In response to mechanical forces and the aging process, bone in the adult skeleton is continuously remodeled by a process in which old and damaged bone is removed by bone-resorbing osteoclasts and subsequently is replaced by new bone by bone-forming cells, osteoblasts. During this essential process of bone remodeling, osteoclastic resorption is tightly coupled to osteoblastic bone formation. Bone-resorbing cells, multinuclear giant osteoclasts, derive from the monocyte/macrophage hematopoietic lineage and their differentiation is driven by distinct signaling molecules and transcription factors. Critical factors for this process are Macrophage Colony Stimulating Factor (M-CSF) and Receptor Activator Nuclear Factor-κB Ligand (RANKL). Besides their resorption activity, osteoclasts secrete coupling factors which promote recruitment of osteoblast precursors to the bone surface, regulating thus the whole process of bone remodeling.
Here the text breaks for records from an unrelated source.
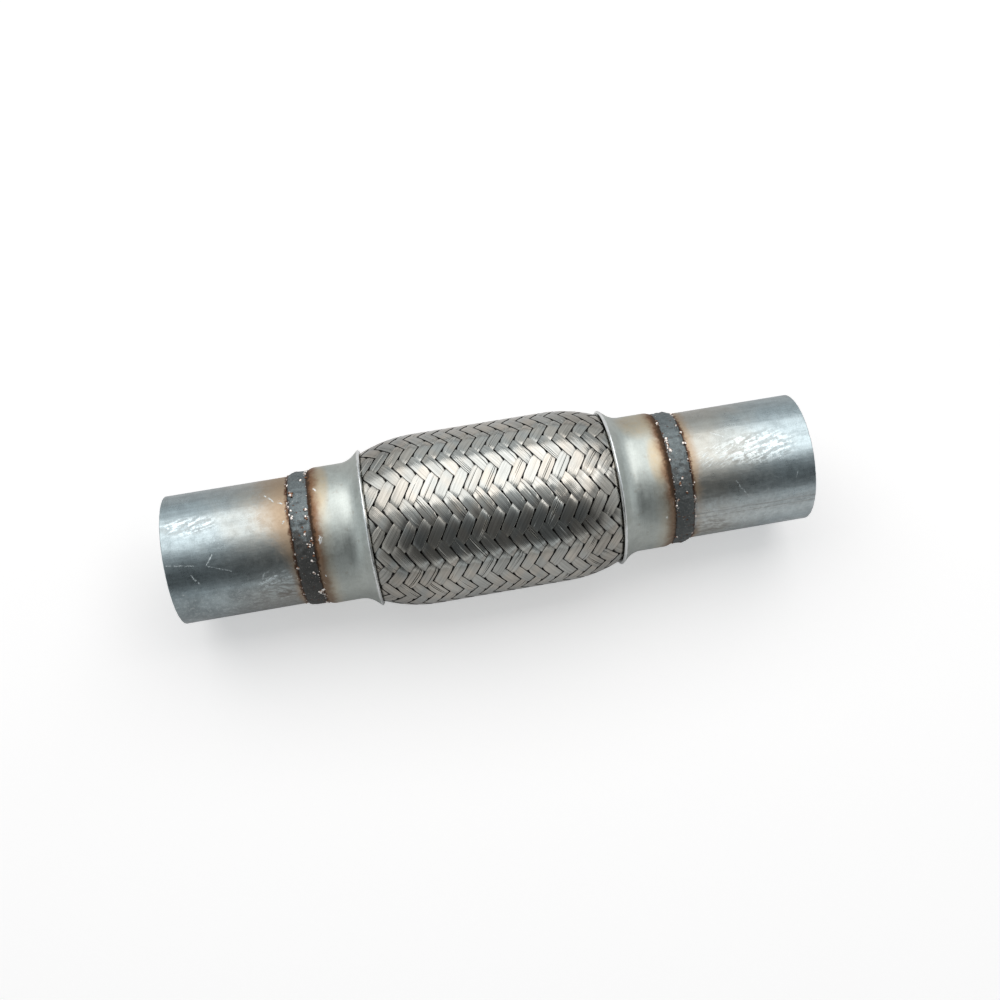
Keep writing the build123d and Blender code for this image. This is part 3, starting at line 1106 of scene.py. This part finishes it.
@dataclass
class WeldBead:
    """The lumpy bead between a pipe and its cap, with drops of spatter along its edges.

    Attributes:
        lump: How high its lumps are.
        edge_wander: How far its edges wander.
        bulge: The power that squares its section; 1 would be a plain arch.
        cap_foot: How far its hidden edge at the cap is set in, and how high it is.
        pipe_foot: How far its hidden edge at the pipe is set in.
        still: How far up from its foot nothing moves.
        pipe_share: The share of the drops on the pipe's side.
        loose_share: The share of the drops outside the clusters.
        drop_width: Half the width of the least drop, and what the greatest has more.
        drop_length: A drop's length against its width, least and most.
        drop_jitter: How far drops scatter about their cluster, in radians.
        blob_scatter: How far a clot's drops scatter along X and round, against its size.
        blob_width: Half a clot's drop's width against the clot's size, least and most.
        blob_length: The length of a clot's drop against its width.
        blobs: The clots: X, angle from +Z towards +Y in degrees, and size.
    """

    end: End
    sizes: Sizes
    finish: WeldScale
    spatter: Spatter
    steps: int = 300
    across: int = 14
    lump: float = 0.42
    edge_wander: float = 0.5
    drops: int = 340
    clusters: int = 26
    bulge: float = 0.6
    cap_foot: Point = (0.4, 0.5)
    pipe_foot: float = 0.2
    still: float = 0.2
    pipe_share: float = 0.55
    loose_share: float = 0.4
    drop_width: Point = (0.12, 0.42)
    drop_length: Point = (1.0, 2.2)
    drop_jitter: float = 0.05
    drops_per_blob: int = 5
    blob_scatter: Point = (0.3, 0.45)
    blob_width: Point = (0.34, 0.58)
    blob_length: float = 1.4
    blobs: tuple[Triple, ...] = ()

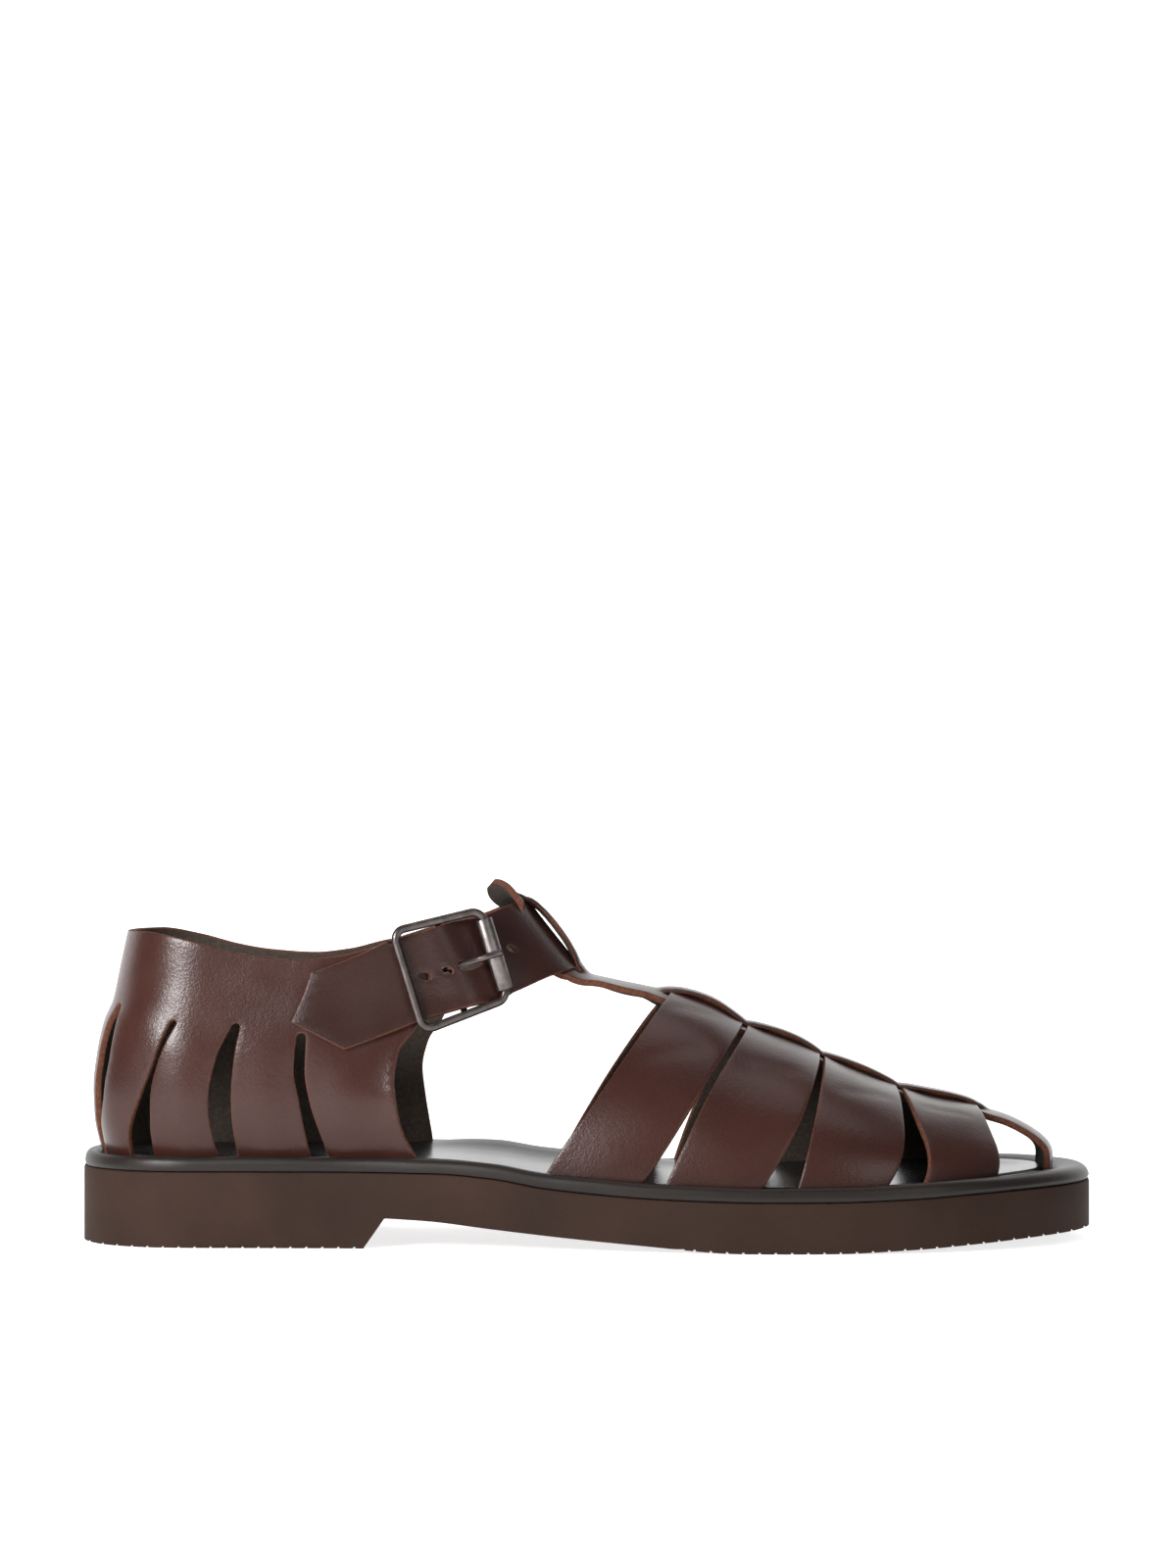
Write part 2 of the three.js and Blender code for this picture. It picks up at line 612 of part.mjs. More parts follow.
function slitCutter(rows, way, shift) {
  const rear = column(rows, "height", "rear");
  const front = column(rows, "height", "front");
  const top = rows[rows.length - 1].height * COLLAR_HEIGHT;
  const base = footHeight(FOOT_BACK) - LEATHER;
  const surface = (a, b) => {
    const z = mix(base, top, b);
    const height = z / COLLAR_HEIGHT;
    const centre = shift + (rear(height) + front(height)) / 2;
    const half = (front(height) - rear(height)) / 2;
    const radius = half * LENGTH;
    const over = clamp((z - (top - radius)) / radius, 0, 0.97);
    return quarterPoint(way * LENGTH * (centre + (2 * a - 1) * half * Math.sqrt(1 - over * over)), z);
  };
  return toSolid(sheet(surface, [0, 1], SLIT_STATIONS, -CUT_DEPTH, CUT_DEPTH));
}

// The medial slits, apart from the rearmost one, stand a little further forward.
const MEDIAL_SHIFT = 0.014;
const slits = slitTables.flatMap((rows, i) => {
  return [slitCutter(rows, -1, 0), slitCutter(rows, 1, i > 0 ? MEDIAL_SHIFT : 0)];
});
const quarter = slits.reduce(
  (wall, slit) => wall.subtract(slit),
  toSolid(sheet(quarterSurface, QUARTER_COLUMNS, QUARTER_ROWS)),
);

// Cross straps, from the instep to the toe: feet and crowns as shares of the length in side view,
// how far back the medial foot is, and the bow of each edge.
const strapRows = [
  { rear: 0.456, front: 0.548, rearTop: 0.583, frontTop: 0.653, back: 0, rearBow: 0, frontBow: 0.006 },
  { rear: 0.572, front: 0.662, rearTop: 0.658, frontTop: 0.725, back: 0, rearBow: 0, frontBow: 0.01 },
  { rear: 0.7, front: 0.783, rearTop: 0.736, frontTop: 0.804, back: 0.012, rearBow: 0.002, frontBow: 0.012 },
  { rear: 0.819, front: 0.894, rearTop: 0.811, frontTop: 0.886, back: 0.012, rearBow: 0.014, frontBow: 0.01 },
];
const STRAP_LIFT = 0.45 * LEATHER;
const CROWN_SHARE = 0.3;

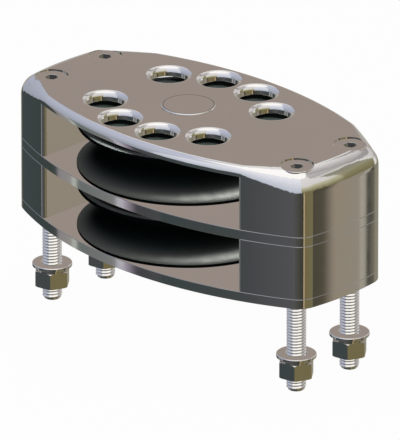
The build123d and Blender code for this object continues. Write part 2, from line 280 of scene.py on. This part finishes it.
# painted shade: a thin dark line on the axle's head, just inside its rounded edge
headShadeLine = {
    "x": blockSet["axleX"], "y": 0.0, "mirrored": False, "from": 12.4, "to": 12.95,
    "above": 60.0, "below": 80.0, "edge": 0.05, "tone": (0.30, 0.29, 0.28),
}
# painted shade inside the bolts' sockets, right to the middle, so from is below 0
socketShade = {
    "x": blockSet["boltX"], "y": blockSet["boltY"], "mirrored": True, "from": -1.0, "to": 3.6,
    "above": 60.0, "below": 70.2, "edge": 0.05, "tone": (0.33, 0.34, 0.33),
}


def steelFinish(name, look):
    return cloudedFinish(name, look, Metallic=1.0)


housingSteel = steelFinish("housingSteel", steelLook)
# painted shade: plateSteel's bevels are darker
plateSteel = steelFinish("plateSteel", {**steelLook, "bevel": bevelShade})
# painted shade: a thin dark line on axleSteel's head
axleSteel = steelFinish("axleSteel", {**steelLook, "grainStretch": (1.0, 1.0, 1.0), "zone": headShadeLine})
fastenerSteel = steelFinish("fastenerSteel", fastenerLook)
# painted shade in boltSteel's sockets
boltSteel = steelFinish("boltSteel", {**fastenerLook, "zone": socketShade})
washerSteel = steelFinish("washerSteel", {
    **steelLook, "grainStretch": (1.0, 1.0, 1.0), "roughLow": 0.1, "roughHigh": 0.16})
raceSteel = steelFinish("raceSteel", {
    **steelLook, "colour": (0.56, 0.56, 0.57), "colourTwo": (0.5, 0.5, 0.52),
    "roughLow": 0.16, "roughHigh": 0.24, "grainStretch": (1.0, 1.0, 9.0)})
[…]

Bone morphogenetic proteins (BMPs), a family of multi-functional growth factors involved in numerous molecular and signaling pathways, have significant role in osteoblast-osteoclast communication and significantly impact bone remodeling. It is well known that BMPs help to maintain healthy bone by stimulating osteoblast mineralization, differentiation and survival. Recently, increasing evidence indicates that BMPs not only help in the anabolic part of bone remodeling process but also significantly influence bone catabolism. The deletion of the BMP receptor type 1A (BMPRIA) in osteoclasts increased osteoblastic bone formation, suggesting that BMPR1A signaling in osteoclasts regulates coupling to osteoblasts by reducing bone-formation activity during bone remodeling. The dual effect of BMPs on bone mineralization and resorption highlights the essential role of BMP signaling in bone homeostasis and they also appear to be involved in pathological processes in inflammatory disorders affecting bones and joints. Certain BMPs (BMP2 and -7) were approved for clinical use; however, increased bone resorption rather than formation were observed in clinical applications, suggesting the role BMPs have in osteoclast activation and subsequent osteolysis. Here, we summarize the current knowledge of BMP signaling in osteoclasts, its role in osteoclast resorption, bone remodeling, and osteoblast-osteoclast coupling. Furthermore, discussion of clinical application of recombinant BMP therapy is based on recent preclinical and clinical studies.